§ Problem: Could you print every record below exactly as it appears?

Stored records
####################

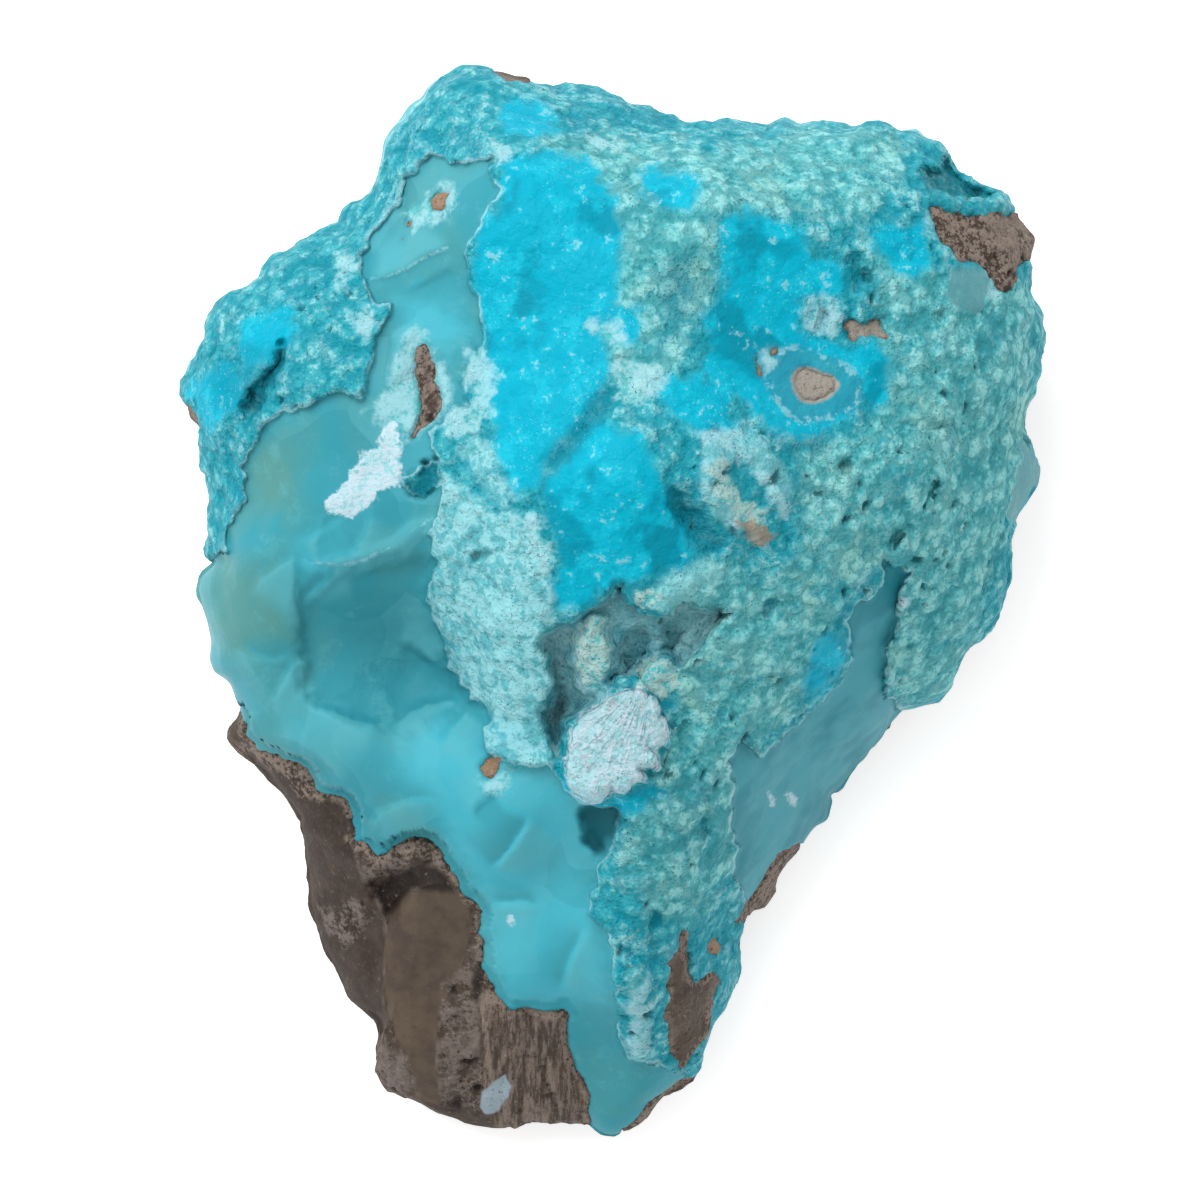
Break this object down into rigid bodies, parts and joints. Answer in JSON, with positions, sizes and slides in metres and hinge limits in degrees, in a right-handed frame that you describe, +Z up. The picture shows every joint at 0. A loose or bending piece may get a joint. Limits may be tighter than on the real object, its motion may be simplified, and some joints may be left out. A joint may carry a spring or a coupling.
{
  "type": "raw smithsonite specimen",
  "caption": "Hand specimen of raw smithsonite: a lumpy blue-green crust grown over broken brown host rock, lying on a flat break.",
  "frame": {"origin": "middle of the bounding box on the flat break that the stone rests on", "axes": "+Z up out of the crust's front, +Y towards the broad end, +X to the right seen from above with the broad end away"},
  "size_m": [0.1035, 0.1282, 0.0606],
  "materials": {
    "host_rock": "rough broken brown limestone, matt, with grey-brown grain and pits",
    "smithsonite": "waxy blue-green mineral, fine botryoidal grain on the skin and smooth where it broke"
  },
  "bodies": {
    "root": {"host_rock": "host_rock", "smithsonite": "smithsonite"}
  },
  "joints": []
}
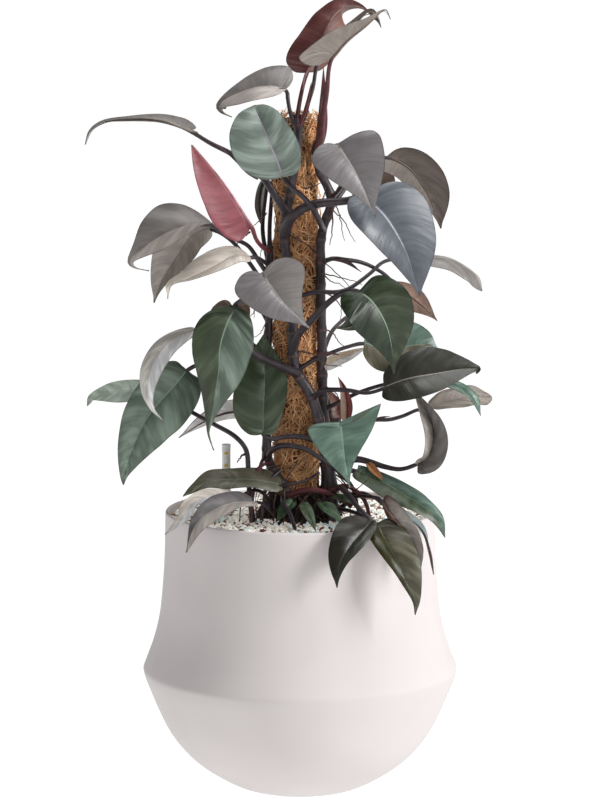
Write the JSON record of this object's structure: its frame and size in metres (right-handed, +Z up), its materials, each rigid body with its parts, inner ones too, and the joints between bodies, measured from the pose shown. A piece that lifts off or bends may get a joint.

####################

§ Reply to the exercise:
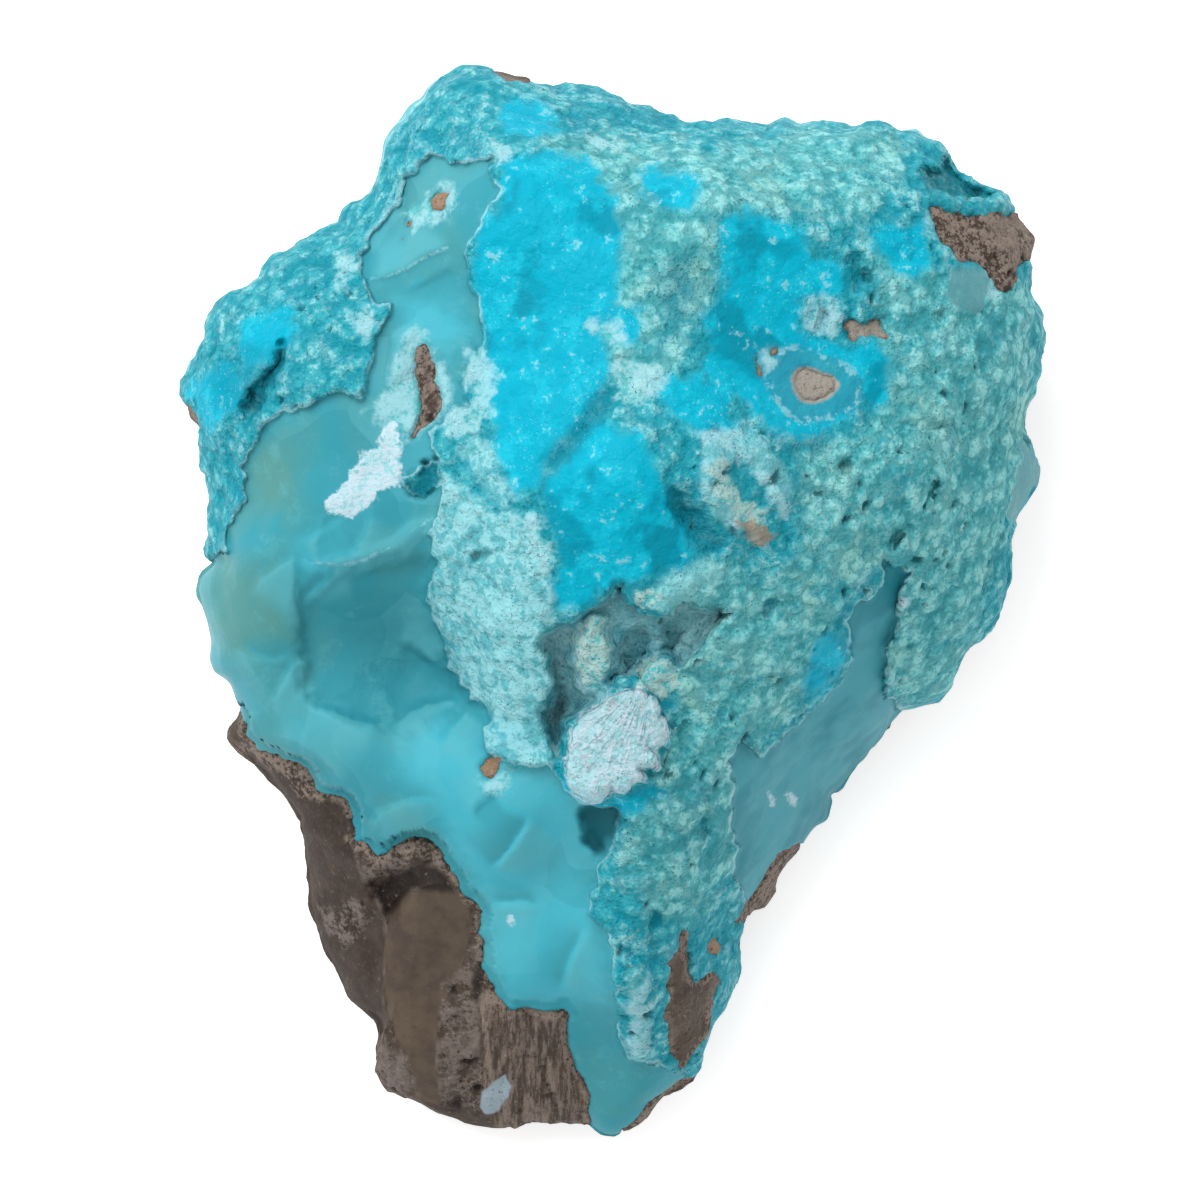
Break this object down into rigid bodies, parts and joints. Answer in JSON, with positions, sizes and slides in metres and hinge limits in degrees, in a right-handed frame that you describe, +Z up. The picture shows every joint at 0. A loose or bending piece may get a joint. Limits may be tighter than on the real object, its motion may be simplified, and some joints may be left out. A joint may carry a spring or a coupling.
{
  "type": "raw smithsonite specimen",
  "caption": "Hand specimen of raw smithsonite: a lumpy blue-green crust grown over broken brown host rock, lying on a flat break.",
  "frame": {"origin": "middle of the bounding box on the flat break that the stone rests on", "axes": "+Z up out of the crust's front, +Y towards the broad end, +X to the right seen from above with the broad end away"},
  "size_m": [0.1035, 0.1282, 0.0606],
  "materials": {
    "host_rock": "rough broken brown limestone, matt, with grey-brown grain and pits",
    "smithsonite": "waxy blue-green mineral, fine botryoidal grain on the skin and smooth where it broke"
  },
  "bodies": {
    "root": {"host_rock": "host_rock", "smithsonite": "smithsonite"}
  },
  "joints": []
}
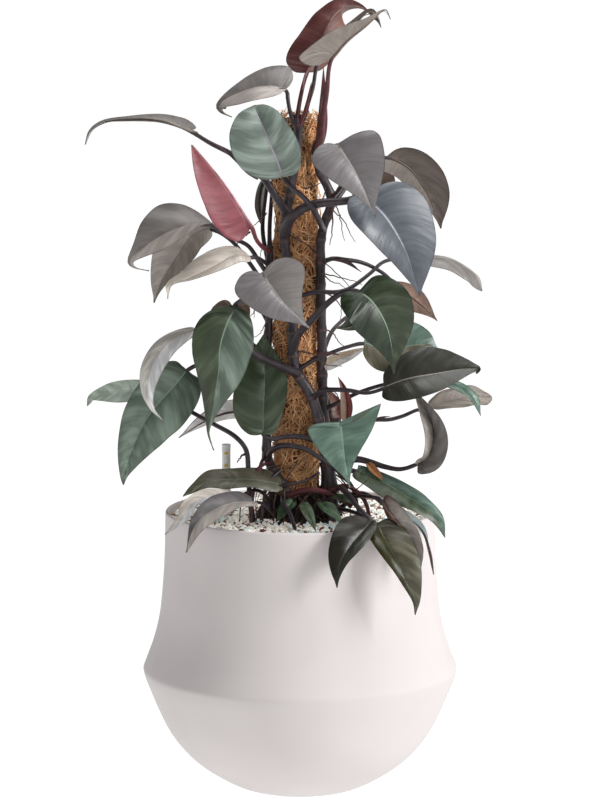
Write the JSON record of this object's structure: its frame and size in metres (right-handed, +Z up), its materials, each rigid body with its parts, inner ones too, and the joints between bodies, measured from the pose shown. A piece that lifts off or bends may get a joint.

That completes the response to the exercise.